Postume Romane von Helena Adler und Gerhard Roth: Leises Kichern aus dem Jenseits
Wir werden zu Lebzeiten nie erfahren, wie es auf der anderen Seite aussehen wird. Vielleicht so? „Ich bin ein Nichts unter Nichtsen“, bemerkt Franz Lindner, Teil der Gugginger Künstlerkolonie, als er aus dem Leben scheidet. Als fiktive Figur geistert Lindner durch viele Bücher Gerhard Roths.
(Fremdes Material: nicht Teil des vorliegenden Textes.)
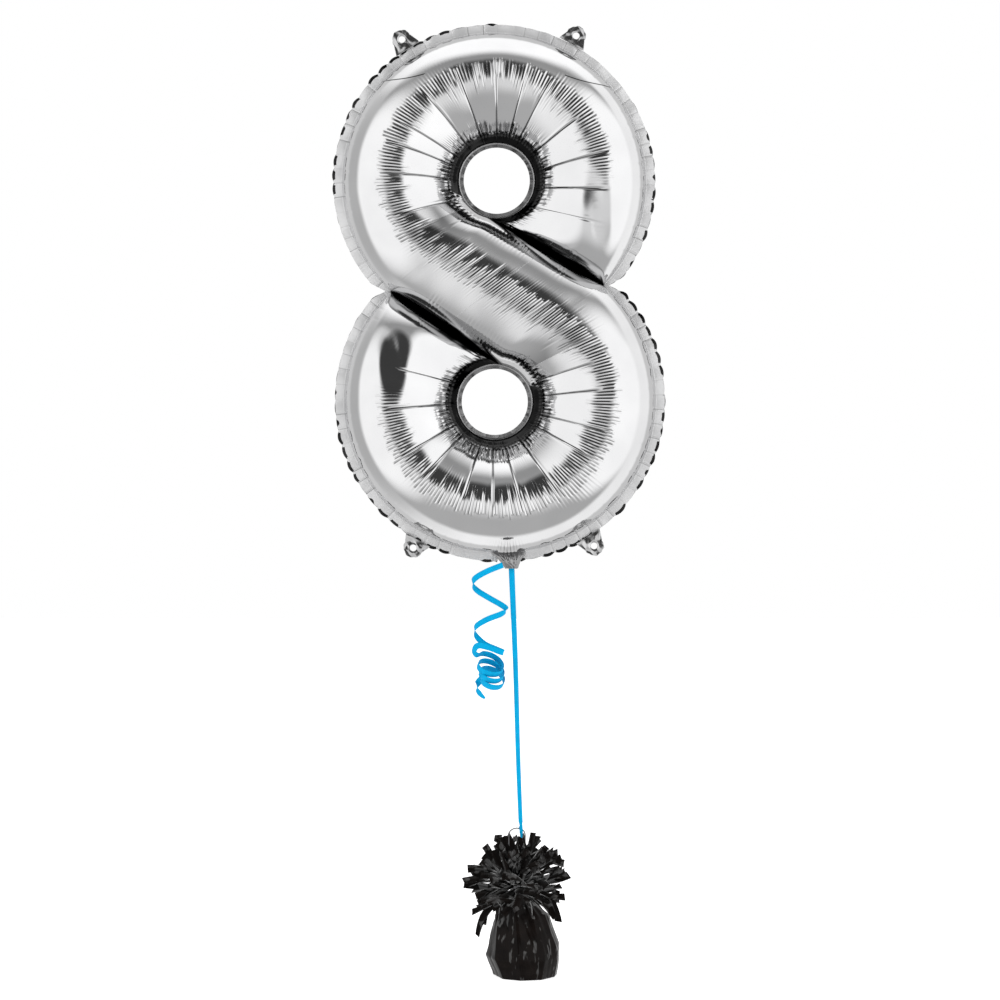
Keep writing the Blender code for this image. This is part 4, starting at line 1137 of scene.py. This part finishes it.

In „Jenseitsreise“, dem nachgelassenen Roman des Grazer Schriftstellers, dräut dem Langzeit-Alter-Ego das „In-die-Kiste-Gehen“, wie Roth das Sterben einmal beschrieb: „Ohne zu zögern sprang ich in den Abgrund des Steinbruchs. Ich verspürte keine Angst, sondern war ein Kind, das glaubte, fliegen zu können.“
Im Leben sind wir bereits vom Tod umfangen. „Wir sind alle Gescheiterte“, notiert die Salzburger Autorin Helena Adler in ihrem postumen Erzählband „Miserere“: „Ein alter, verrotteter Scheiterhaufen. Wenn wir sterben, scheitern wir am Leben. Wären wir unsterblich, scheiterten wir am Tod.“
Mit Adler und Roth verstummten zwei eigenwillige Prosastimmen. Am 5. Jänner 2024 starb Adler, die mit den Romanen „Die Infantin trägt den Scheitel links“ (2020) und „Fretten“ (2022) bekannt wurde, an den Folgen eines Gehirntumors. Adlers gesundheitlicher Zustand führte im Juli 2023 zur Absage ihrer Teilnahme am Wettlesen um den Klagenfurter Bachmannpreis. „Miserere“ versammelt drei Texte, darunter „Miserere Melancholia“, den Adler für ihren Klagenfurter Auftritt geschrieben hatte. Für Adler ging es, im Leben wie im Schreiben, immer auch um den Ton, um die Prosa- und Daseinsmelodie, um die Wortspielerei in Romanen, die von den Ängsten und kleinen Freuden ihrer Figuren erzählen. „Miserere“ führt Adlers kantiges Klangwunderschreiben fort, beglückt in der traurigen Geschichte vom Maurer Josef während eines Aufeinandertreffens mit dem allmächtigen Dorfbürgermeister mit Sätzen wie diesem: „Während er ihm so nahe kommt, wie man nur jemandem nahe kommt, den man küssen oder dem man die Zunge abbeißen möchte, kann sich Josef dieses gammeligen Atems, der nach Ochse mit eitriger Zahntasche stinkt, nicht mehr erwehren.“ Josef malt sich aus, wie er den Dörflern „ein Brot mit Estrich schmiert. Wie sie mit gefräßigen Mündern eins nach dem anderen im Ganzen hinunterschlingen und sich ihre Leiber mit Verhärtung füllen, ein harter Kern mit weicher Schalung.“ Das weiße Rauschen ihrer Wortbilder hat Adler so konsequent wie kompromisslos mit Wortfarben unterlegt – und dabei bizarre Szenerien geschaffen, welche die sogenannte Wirklichkeit immer wieder bis zu gläserner Kenntlichkeit entstellen.